[THE INPUT]
------------
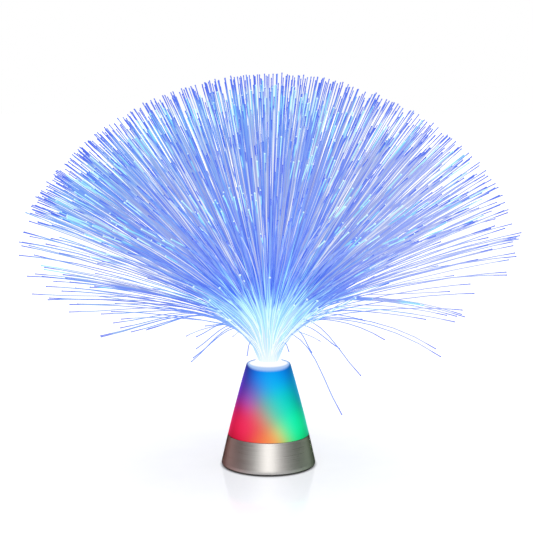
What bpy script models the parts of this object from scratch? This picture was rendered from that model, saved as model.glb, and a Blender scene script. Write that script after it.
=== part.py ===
"""Battery fiber optic lamp: a conical housing with a metal skirt and a frosted, lit diffuser,
and a spray of light fibers that plugs into the socket in its top.

Metres, +Z up. The origin is on the lamp's axis at the level of the table, and -Y is the front.
"""

import math

import bmesh
import bpy
from mathutils import Matrix, Vector

MM = 0.001

# Clearances that the pieces share
SEAT_GAP = 0.3 * MM
SLIDE_GAP = 0.4 * MM
OVERRUN = 1.0 * MM

# Housing outline: a taper from the table to the top face, with a slight outward bow
HOUSING_HEIGHT = 92.0 * MM
FLANK_TOP_RADIUS = 19.2 * MM
FLANK_BOW = 0.85 * MM
SEAM_HEIGHT = 27.8 * MM
BAY_TO_FLANK = 5.46 * MM

# Metal skirt
SKIRT_WALL = 1.6 * MM
SKIRT_LIFT = 1.0 * MM
SKIRT_EDGE_RADIUS = 1.5 * MM
SKIRT_TOP_CHAMFER = 0.4 * MM
LEDGE_WIDTH = 1.7 * MM
LEDGE_THICKNESS = 1.4 * MM

# Frosted diffuser
DIFFUSER_WALL = 2.0 * MM
DIFFUSER_TOP_WALL = 2.2 * MM
DIFFUSER_EDGE_RADIUS = 2.6 * MM
SPIGOT_DEPTH = 6.0 * MM

# Base pan
PAN_LIFT = 1.8 * MM
PAN_FLOOR = 1.8 * MM

# Screw joints between the pan and the diffuser
BOSS_RADIUS = 3.2 * MM
BOSS_ROOT = 0.1 * MM
BOSS_TOP_COVER = 2.0 * MM
CASE_SCREW_RADIUS = 1.3 * MM
CASE_SCREW_LENGTH = 12.0 * MM
CASE_SCREW_HEAD_RADIUS = 2.7 * MM
CASE_SCREW_HEAD_HEIGHT = 1.8 * MM
SCREW_CROWN_SHARE = 0.8
WELL_WALL = 0.9 * MM
WELL_GAP = 0.7 * MM
WELL_TO_POCKET = 2.0 * MM
WELL_SEAT_HEIGHT = 6.4 * MM
WELL_SEAT_THICKNESS = 1.6 * MM

# Cells
CELL_RADIUS = 7.1 * MM
CELL_LENGTH = 50.0 * MM
CELL_EDGE_RADIUS = 0.8 * MM
NUB_RADIUS = 2.7 * MM
NUB_HEIGHT = 1.2 * MM
CELL_SPACING = 0.4 * MM
CELL_COUNT = 3

# Battery contacts
PLATE_THICKNESS = 0.4 * MM
PLATE_WIDTH = 9.0 * MM
PLATE_HEIGHT = 10.0 * MM
TAB_WIDTH = 3.0 * MM
TAB_RISE = 1.2 * MM
SPRING_LENGTH = 2.8 * MM
SPRING_WIRE_RADIUS = 0.25 * MM
SPRING_SMALL_RADIUS = 1.8 * MM
SPRING_LARGE_RADIUS = 3.9 * MM
SPRING_TURNS = 3

# Battery bay and door
BAY_WALL = 1.2 * MM
DOOR_THICKNESS = 1.6 * MM
TONGUE_LENGTH = 2.2 * MM
TONGUE_WIDTH = 7.0 * MM
TONGUE_THICKNESS = 1.2 * MM
TONGUE_SPACING = 26.0 * MM
TONGUE_NOTCH = 2.6 * MM
TONGUE_SWING_ROOM = 2.0 * MM
LATCH_WIDTH = 12.0 * MM
LATCH_LENGTH = 7.0 * MM
LATCH_SLOT = 1.0 * MM
LATCH_RIDGE = 0.25 * MM
LATCH_RIDGE_HEIGHT = 0.7 * MM
DOOR_RIB_WIDTH = 1.0 * MM
DOOR_RIB_LENGTH = 20.0 * MM
DOOR_RIB_DEPTH = 0.4 * MM
DOOR_RIB_COUNT = 4
DOOR_RIB_PITCH = 3.0 * MM

# Feet
FOOT_RADIUS = 4.0 * MM
FOOT_TO_EDGE = 0.7 * MM
FOOT_POCKET = 0.6 * MM
FOOT_CHAMFER = 0.4 * MM
FOOT_COUNT = 4

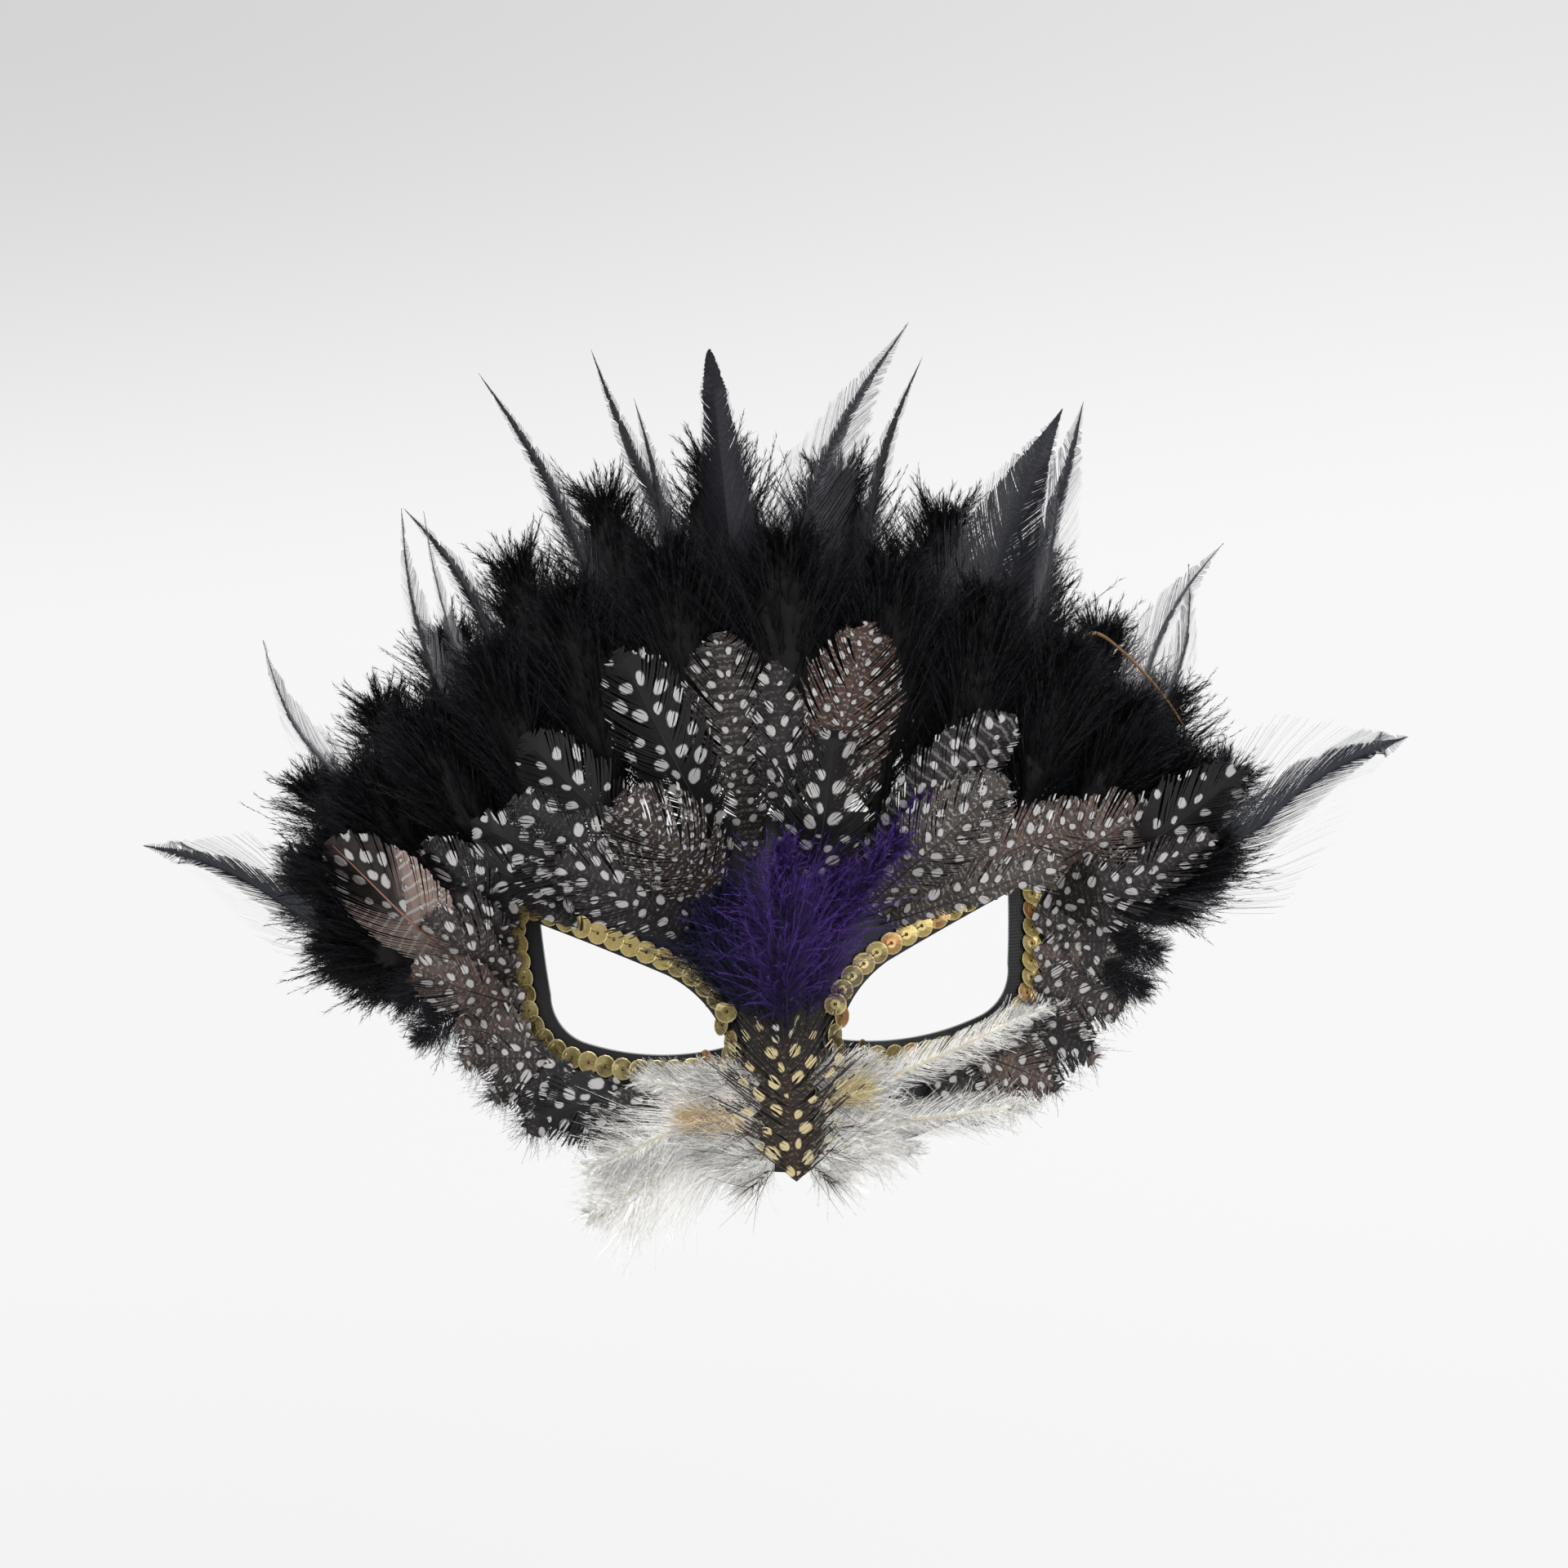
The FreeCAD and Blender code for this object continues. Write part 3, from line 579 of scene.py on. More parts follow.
------------
[WHAT THE TASK REQUIRES] From the listing above, extract every line exactly as it stands.

[RESPONSE TO THE TASK]
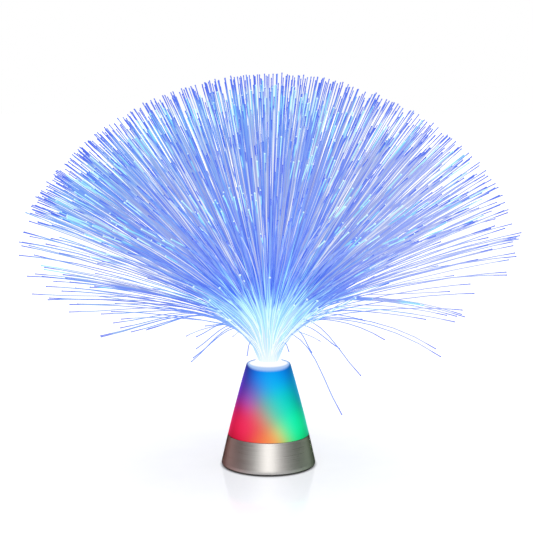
What bpy script models the parts of this object from scratch? This picture was rendered from that model, saved as model.glb, and a Blender scene script. Write that script after it.
=== part.py ===
"""Battery fiber optic lamp: a conical housing with a metal skirt and a frosted, lit diffuser,
and a spray of light fibers that plugs into the socket in its top.

Metres, +Z up. The origin is on the lamp's axis at the level of the table, and -Y is the front.
"""

import math

import bmesh
import bpy
from mathutils import Matrix, Vector

MM = 0.001

# Clearances that the pieces share
SEAT_GAP = 0.3 * MM
SLIDE_GAP = 0.4 * MM
OVERRUN = 1.0 * MM

# Housing outline: a taper from the table to the top face, with a slight outward bow
HOUSING_HEIGHT = 92.0 * MM
FLANK_TOP_RADIUS = 19.2 * MM
FLANK_BOW = 0.85 * MM
SEAM_HEIGHT = 27.8 * MM
BAY_TO_FLANK = 5.46 * MM

# Metal skirt
SKIRT_WALL = 1.6 * MM
SKIRT_LIFT = 1.0 * MM
SKIRT_EDGE_RADIUS = 1.5 * MM
SKIRT_TOP_CHAMFER = 0.4 * MM
LEDGE_WIDTH = 1.7 * MM
LEDGE_THICKNESS = 1.4 * MM

# Frosted diffuser
DIFFUSER_WALL = 2.0 * MM
DIFFUSER_TOP_WALL = 2.2 * MM
DIFFUSER_EDGE_RADIUS = 2.6 * MM
SPIGOT_DEPTH = 6.0 * MM

# Base pan
PAN_LIFT = 1.8 * MM
PAN_FLOOR = 1.8 * MM

# Screw joints between the pan and the diffuser
BOSS_RADIUS = 3.2 * MM
BOSS_ROOT = 0.1 * MM
BOSS_TOP_COVER = 2.0 * MM
CASE_SCREW_RADIUS = 1.3 * MM
CASE_SCREW_LENGTH = 12.0 * MM
CASE_SCREW_HEAD_RADIUS = 2.7 * MM
CASE_SCREW_HEAD_HEIGHT = 1.8 * MM
SCREW_CROWN_SHARE = 0.8
WELL_WALL = 0.9 * MM
WELL_GAP = 0.7 * MM
WELL_TO_POCKET = 2.0 * MM
WELL_SEAT_HEIGHT = 6.4 * MM
WELL_SEAT_THICKNESS = 1.6 * MM

# Cells
CELL_RADIUS = 7.1 * MM
CELL_LENGTH = 50.0 * MM
CELL_EDGE_RADIUS = 0.8 * MM
NUB_RADIUS = 2.7 * MM
NUB_HEIGHT = 1.2 * MM
CELL_SPACING = 0.4 * MM
CELL_COUNT = 3

# Battery contacts
PLATE_THICKNESS = 0.4 * MM
PLATE_WIDTH = 9.0 * MM
PLATE_HEIGHT = 10.0 * MM
TAB_WIDTH = 3.0 * MM
TAB_RISE = 1.2 * MM
SPRING_LENGTH = 2.8 * MM
SPRING_WIRE_RADIUS = 0.25 * MM
SPRING_SMALL_RADIUS = 1.8 * MM
SPRING_LARGE_RADIUS = 3.9 * MM
SPRING_TURNS = 3

# Battery bay and door
BAY_WALL = 1.2 * MM
DOOR_THICKNESS = 1.6 * MM
TONGUE_LENGTH = 2.2 * MM
TONGUE_WIDTH = 7.0 * MM
TONGUE_THICKNESS = 1.2 * MM
TONGUE_SPACING = 26.0 * MM
TONGUE_NOTCH = 2.6 * MM
TONGUE_SWING_ROOM = 2.0 * MM
LATCH_WIDTH = 12.0 * MM
LATCH_LENGTH = 7.0 * MM
LATCH_SLOT = 1.0 * MM
LATCH_RIDGE = 0.25 * MM
LATCH_RIDGE_HEIGHT = 0.7 * MM
DOOR_RIB_WIDTH = 1.0 * MM
DOOR_RIB_LENGTH = 20.0 * MM
DOOR_RIB_DEPTH = 0.4 * MM
DOOR_RIB_COUNT = 4
DOOR_RIB_PITCH = 3.0 * MM

# Feet
FOOT_RADIUS = 4.0 * MM
FOOT_TO_EDGE = 0.7 * MM
FOOT_POCKET = 0.6 * MM
FOOT_CHAMFER = 0.4 * MM
FOOT_COUNT = 4

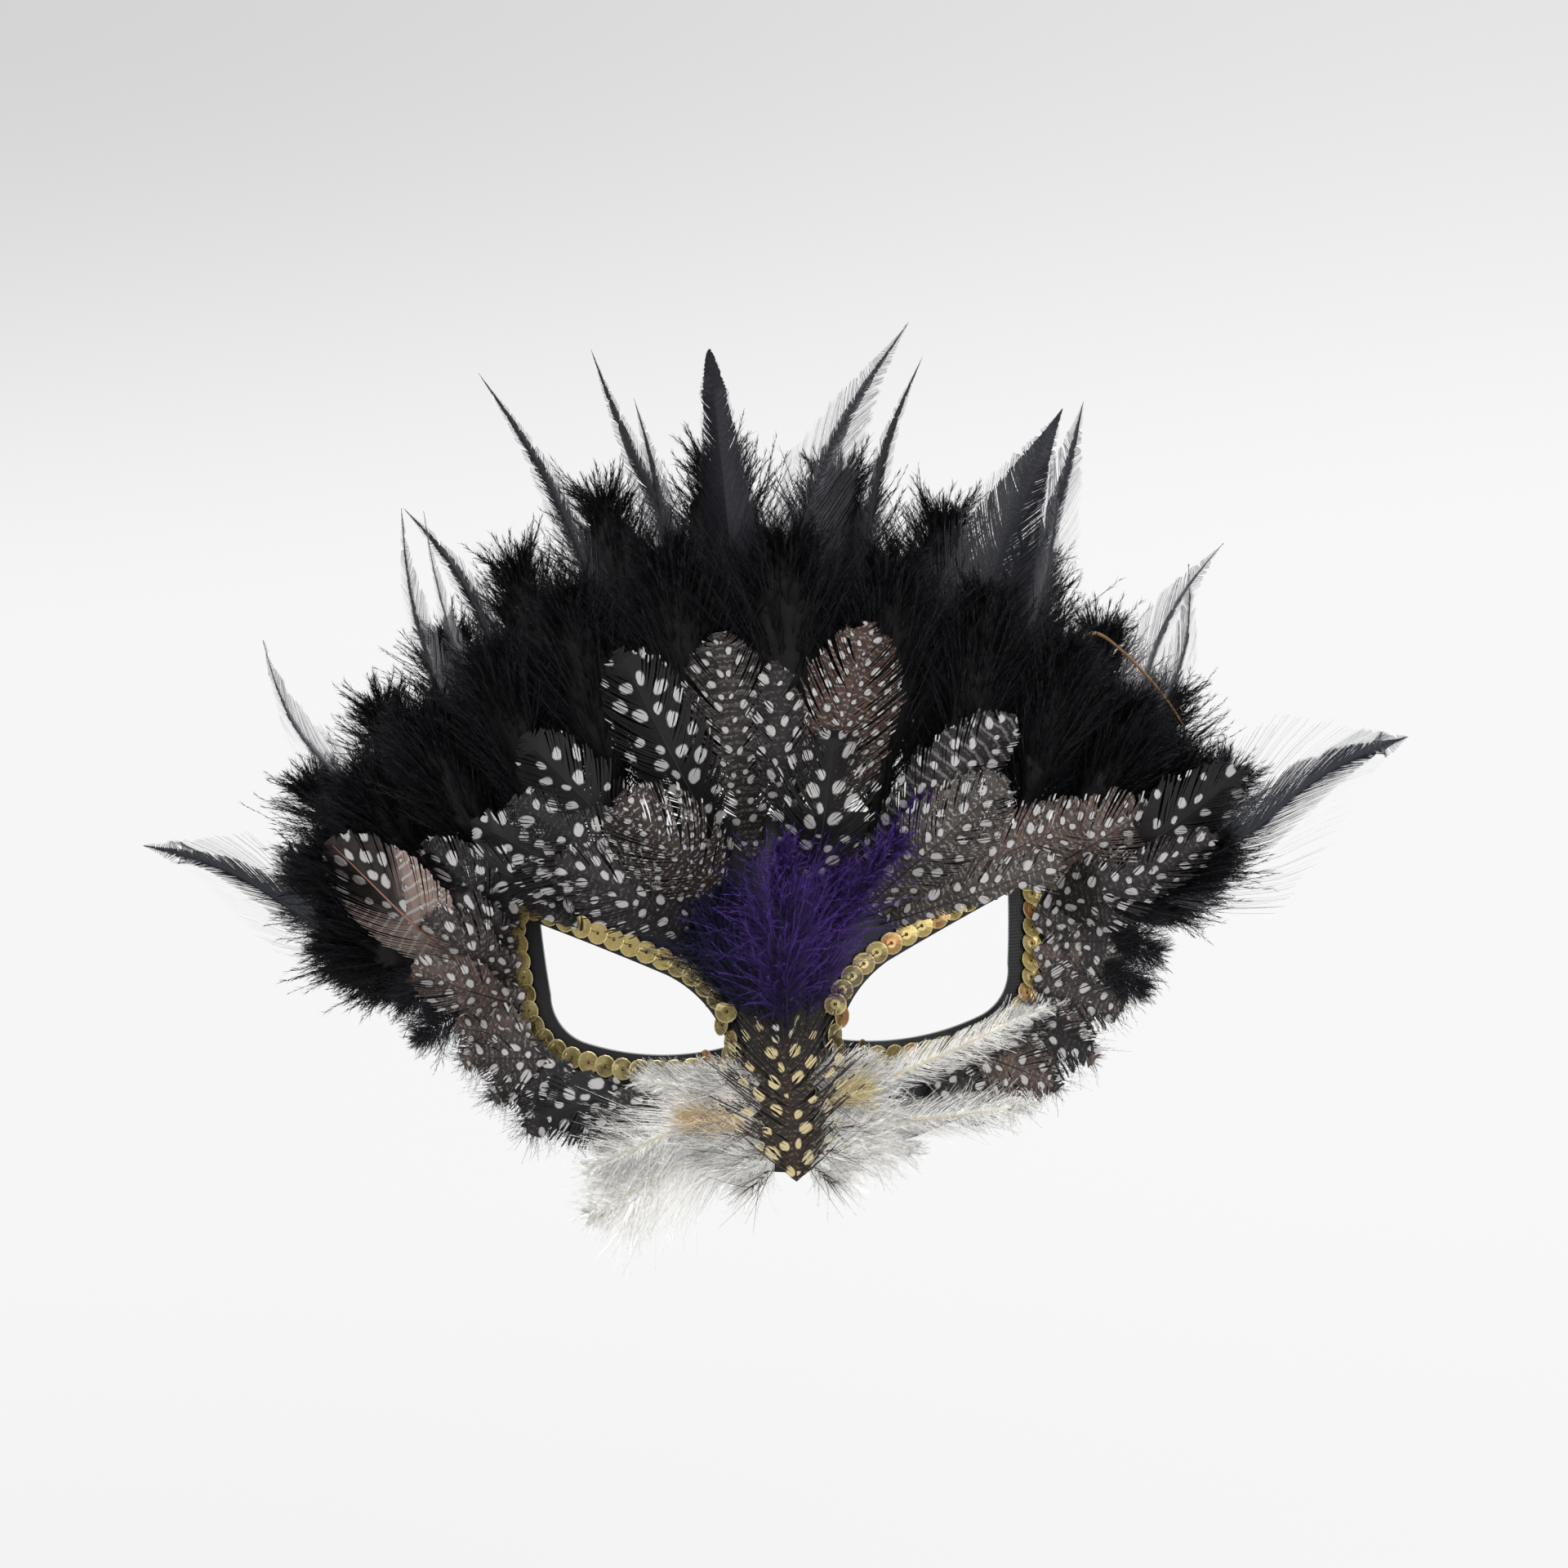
The FreeCAD and Blender code for this object continues. Write part 3, from line 579 of scene.py on. More parts follow.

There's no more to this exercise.